Clearly Neptune had decided in the night that we have been having far too easy a time so far as gradually the wind picked up through the hours of darkness. Nothing dramatic in terms of wind strength and the direction remained good, but what changed for the worse were the sea conditions. By the middle of the night, sleep was very hard to come by and being on watch was no more restful! The issue once again is the short chaotic swell that runs counter, or at least at an angle to the main massive rollers. This sets up a mass of confusion and Serafina was being bucked and tossed around like a small toy, reminding us just how vulnerable we are out here in the open ocean. Almost no position is comfortable or particularly secure in all this and we are both looking forward to some respite and a half decent snooze!

 

By dawn we were making good speed through the water (6+ knots) but now found that we also had a counter current and so our speed over the ground was merely 5.5 knots.

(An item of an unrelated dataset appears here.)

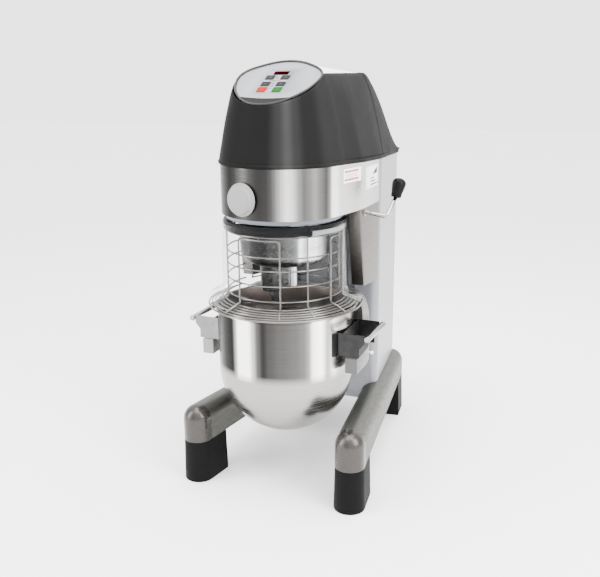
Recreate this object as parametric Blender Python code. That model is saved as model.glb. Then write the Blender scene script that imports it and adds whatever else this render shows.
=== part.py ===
"""Floor-standing planetary mixer. Metres, +Z up; the front faces -Y. Every piece hangs on the empty
"bowl_axis", so the coordinates below are measured from the point of the floor under the bowl's axis."""

import math

import bmesh
import bpy
from mathutils import Matrix, Vector

AXIS_X, AXIS_Y = -0.0068, -0.2012  # the bowl's axis from the middle of the machine
GAP = 0.0003  # clearance between neighbouring pieces

# Base: two splayed rails on four feet.
RAIL_X, RAIL_Y = 0.231, -0.114  # axis of the right rail's front end
RAIL_ANGLE = math.radians(7.45)
RAIL_LENGTH = 0.692  # between the axes of its two round ends
RAIL_R, RAIL_WALL = 0.0405, 0.004
RAIL_BOTTOM, RAIL_AXIS_Z = 0.123, 0.185
RAIL_FALL = 0.015  # how much lower the rounded top lies at the rear end
CAP_LENGTH = 0.012  # straight part of an end cap behind its round nose
FOOT_LENGTH, FOOT_FLARE = 0.080, 0.003

# Column.
COLUMN_FRONT, COLUMN_REAR = 0.240, 0.568
COLUMN_HALF_FRONT, COLUMN_HALF_REAR = 0.189, 0.150
COLUMN_BOTTOM, COLUMN_WALL = 0.180, 0.0025
FRONT_WALL_TOP = 0.779
REAR_OPENING = 0.118

# Head: a steel skin round the bowl's axis, wider towards the column.
HEAD_R, HEAD_BOTTOM, HEAD_TOP = 0.168, 0.780, 0.9092
NECK_HALF, NECK_Y = 0.190, 0.072
SKIN_WALL = 0.002
CHEEK_BOTTOM, CHEEK_INNER, CHEEK_LEAN = 0.560, 0.152, 0.040
HOUSING_BOTTOM, HOUSING_TOP = 0.826, 0.897

# Hood: half width against height, on the front round and on the sides.
HOOD_RIM_Z = 0.910
HOOD_FALL = 0.042  # how much the rim drops per metre behind the axis
HOOD_SEAM_Y, HOOD_REAR_Y = 0.300, 0.572
HOOD_TOP_Z, HOOD_TOP_HALF = 1.135, 0.113
HOOD_WALL = 0.003
HOOD_PROFILE = (
    (0.910, 0.1675), (0.912, 0.1720), (0.919, 0.1720), (0.923, 0.1690), (0.960, 0.1620),
    (1.004, 0.1540), (1.056, 0.1420), (1.090, 0.1330), (1.115, 0.1232), (1.135, 0.1130),
)

# Control panel: a round face on a tilted plane.
PANEL_TILT = math.radians(28.4)
PANEL_CENTRE = Vector((0.0, -0.0433, 1.1139))
PANEL_R = 0.1095
PANEL_FLAT = -0.070  # lower edge of the light face
DISPLAY_AT, DISPLAY_SIZE = (-0.0027, 0.0474), (0.0405, 0.0160)
KEY_X, KEY_ROWS = (-0.0257, 0.0165), (0.0255, -0.0078, -0.0352)
KEY_SIZES = ((0.0235, 0.0215), (0.0235, 0.0215), (0.0240, 0.0245))
KEY_NAMES = (("timer", "display"), ("minus", "plus"), ("stop", "start"))

# Planetary drive.
DRUM_R, DRUM_BOTTOM, DRUM_TOP, DRUM_WALL = 0.121, 0.645, 0.800, 0.004
DRUM_EDGE = 0.033  # radius between its bottom and its side
SPINDLE_AXIS = Vector((-0.0115, -0.0589, 0.0))
SPINDLE_HOUSING_R, SPINDLE_HOUSING_BOTTOM, SPINDLE_TIP = 0.032, 0.575, 0.544
SPINDLE_R = 0.012
IDLER_AT, IDLER_R, IDLER_BOTTOM = (0.031, -0.020), 0.011, 0.580
MODULE = 0.005
RING_TEETH, PINION_TEETH = 36, 12
GEAR_BOTTOM, GEAR_TOP = 0.803, 0.822
MAIN_SHAFT_R, BEARING_R = 0.018, 0.035
PULLEY_Z, PULLEY_WIDTH = 0.924, 0.022
PULLEY_R, MOTOR_PULLEY_R = 0.085, 0.0265
MOTOR_Y, MOTOR_R, MOTOR_BOTTOM, MOTOR_TOP = 0.400, 0.078, 0.610, 0.860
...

All rather frustrating and slightly depressing with the end now just 280 miles away.

 

Gradually during Tuesday the wind and the seas died down and by and large we had quite a restful 12 hours although S-F did get lashed by one particularly enormous rainstorm.

 

We decided around 4.00pm to have showers off the back of the boat as per usual and I went first and Sarah decided following her ablutions to sit on the bottom step and trail a foot in the warm sea, wishing she could be trailed from the back but we were going too fast with no intention of taking sails down for this. She then eventually came back up on deck and as she turned to replace the gate across the open push-pit, she saw the first sign of sea life (apart from the flying fish) for over a week. She called me over and together we stood and studied the unmistakable grey malevolent mass that was a sizeable shark, barely 2 metres behind us, cruising effortlessly down the face of the following waves, keeping an easy pace with us. It remained there for a minute or two and we were too enthralled to grab a camera or do anything but stand and stare. It remained barely beneath the surface of the water with its distinctive tail breaking the surface from time to time. We rather assume it was attracted by our tow generator. This is a stainless steel rod with plastic propeller fins which we tow behind us. It rotates as we sail along and in turn it turns the rope that connects it to a small turbine which generates a modest amount of ‘free’ electricity. There are plenty of tales of these devices being attacked by sharks who are drawn to its flashing shinny movement. Steve on S-F has now told me that it for this reason that he has painted his one black! Certainly an aggressive shark would make short work of the plastic blades.   Sarah is rethinking swimming opportunities.

 

The wind now died away to less than 10 knots and both boats faced a dilemma. We were about 230 miles from Barbados and as we are only prepared to arrive in daylight we had now to consider the timing of the rest of  the trip. We were barely managing 3.5 knots which was no good at all as all our calculations showed that we needed to average just over 5 knots to get this spot on. (We collectively agreed that we did NOT want to spend Thursday night at sea.) So we all concurred that if the wind remained light, we would have to motor sail for as long as was necessary to maintain the 5 knot average and make landfall on Thursday afternoon.

 

We furled away our headsails and started up the engine and headed into the night as did S-F. Of course that was all it took for the forces of nature to wake up again and over the next few hours I got drenched in a huge and dramatic downpour, but Chris on S-F seemed to suffer even worse poor thing and was soaked to the skin in a sustained cloudburst that rendered her waterproofs useless.

 

The wind picked up and we were soon back sailing again and sped through the night at speeds of 6 and 7 knots which was very enjoyable and surprisingly restful we felt. It has put us ahead of the average, but by Wednesday morning we still had 140 miles to go.